(Entries with parts and joints)
○ ○ ○ ○ ○

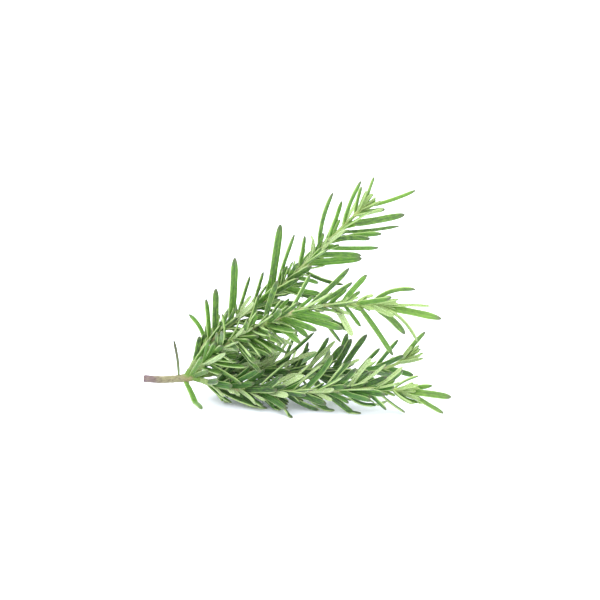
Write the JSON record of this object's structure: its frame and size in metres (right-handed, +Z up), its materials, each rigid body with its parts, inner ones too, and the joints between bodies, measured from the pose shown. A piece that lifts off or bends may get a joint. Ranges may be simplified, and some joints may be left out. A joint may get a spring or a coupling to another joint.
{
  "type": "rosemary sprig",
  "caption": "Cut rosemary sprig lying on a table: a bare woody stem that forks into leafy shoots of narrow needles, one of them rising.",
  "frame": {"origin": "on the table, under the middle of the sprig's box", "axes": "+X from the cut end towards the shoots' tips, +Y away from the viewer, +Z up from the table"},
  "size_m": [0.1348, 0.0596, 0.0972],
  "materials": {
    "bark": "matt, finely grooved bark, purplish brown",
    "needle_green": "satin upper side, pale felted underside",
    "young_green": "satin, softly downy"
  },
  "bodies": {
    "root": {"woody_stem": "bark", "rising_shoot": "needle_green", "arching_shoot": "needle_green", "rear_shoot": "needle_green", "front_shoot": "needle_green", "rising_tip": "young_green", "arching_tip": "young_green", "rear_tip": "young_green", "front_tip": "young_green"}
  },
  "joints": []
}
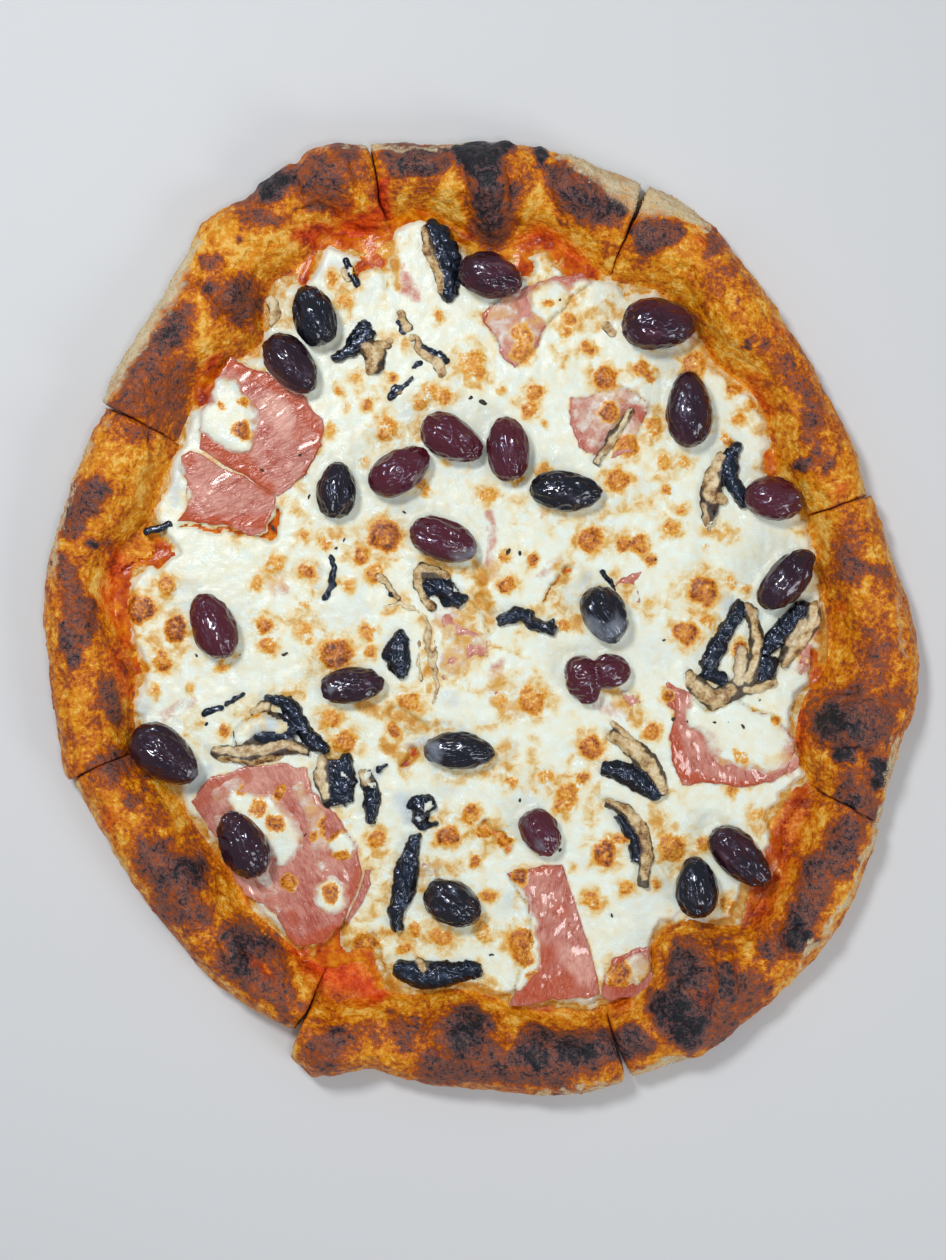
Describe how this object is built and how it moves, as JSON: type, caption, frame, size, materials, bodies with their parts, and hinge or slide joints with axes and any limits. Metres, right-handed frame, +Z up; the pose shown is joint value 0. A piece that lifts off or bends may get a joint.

○ ○ ○ ○ ○

- [Task description]: Output the data above exactly, please, line for line.

- [Task solution]:
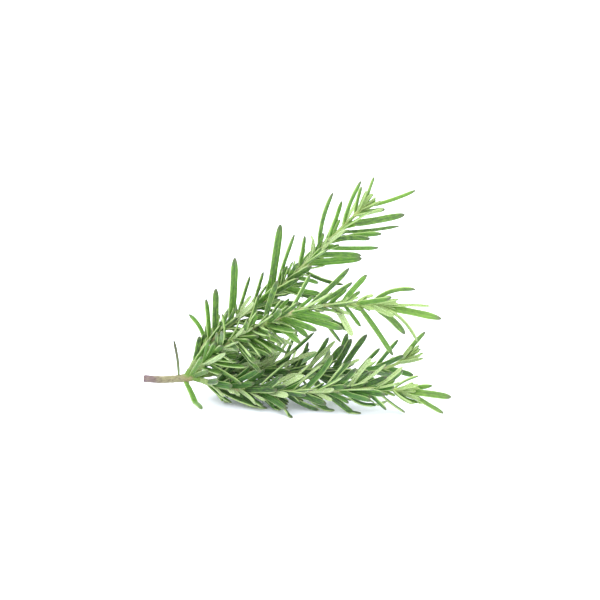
Write the JSON record of this object's structure: its frame and size in metres (right-handed, +Z up), its materials, each rigid body with its parts, inner ones too, and the joints between bodies, measured from the pose shown. A piece that lifts off or bends may get a joint. Ranges may be simplified, and some joints may be left out. A joint may get a spring or a coupling to another joint.
{
  "type": "rosemary sprig",
  "caption": "Cut rosemary sprig lying on a table: a bare woody stem that forks into leafy shoots of narrow needles, one of them rising.",
  "frame": {"origin": "on the table, under the middle of the sprig's box", "axes": "+X from the cut end towards the shoots' tips, +Y away from the viewer, +Z up from the table"},
  "size_m": [0.1348, 0.0596, 0.0972],
  "materials": {
    "bark": "matt, finely grooved bark, purplish brown",
    "needle_green": "satin upper side, pale felted underside",
    "young_green": "satin, softly downy"
  },
  "bodies": {
    "root": {"woody_stem": "bark", "rising_shoot": "needle_green", "arching_shoot": "needle_green", "rear_shoot": "needle_green", "front_shoot": "needle_green", "rising_tip": "young_green", "arching_tip": "young_green", "rear_tip": "young_green", "front_tip": "young_green"}
  },
  "joints": []
}
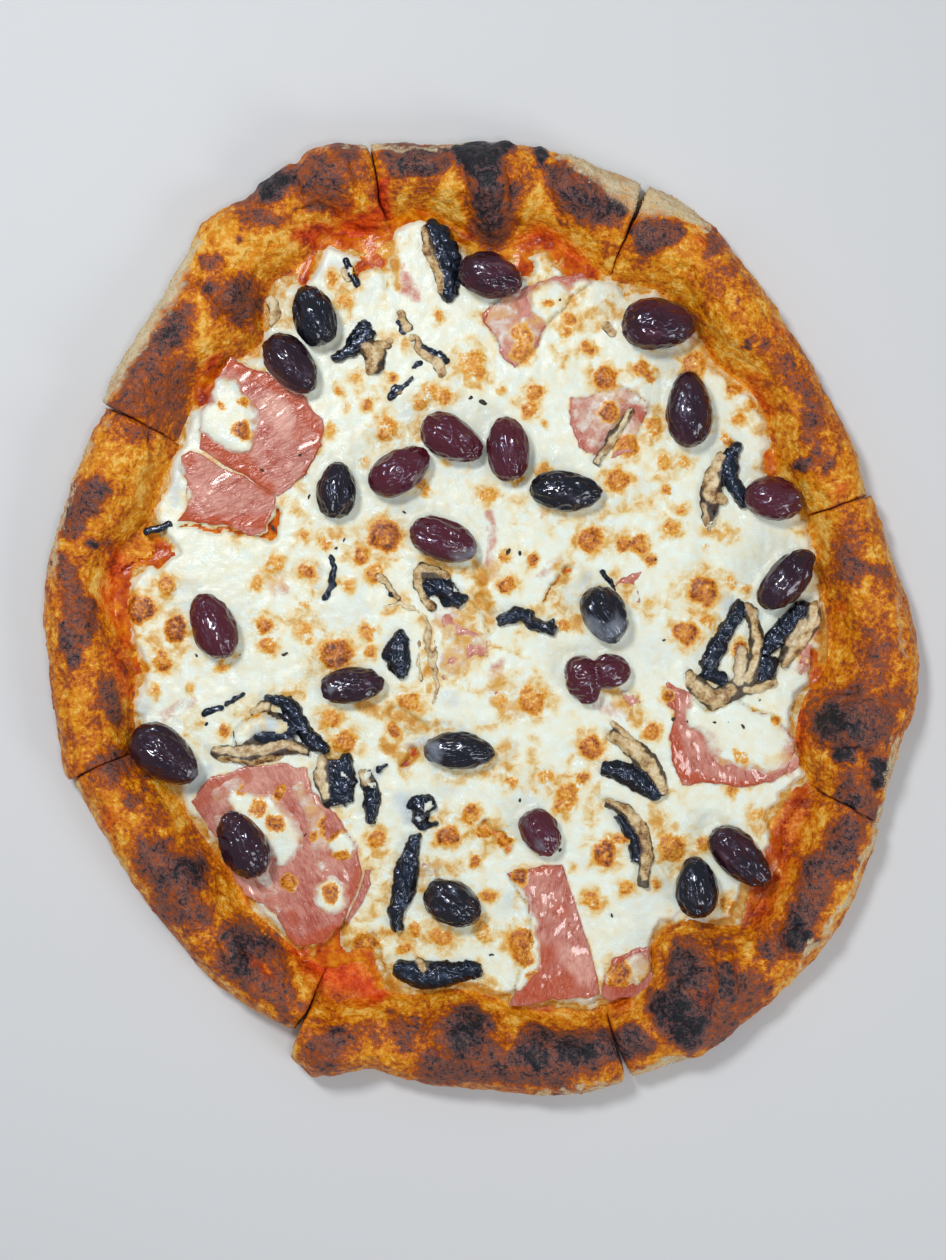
Describe how this object is built and how it moves, as JSON: type, caption, frame, size, materials, bodies with their parts, and hinge or slide joints with axes and any limits. Metres, right-handed frame, +Z up; the pose shown is joint value 0. A piece that lifts off or bends may get a joint.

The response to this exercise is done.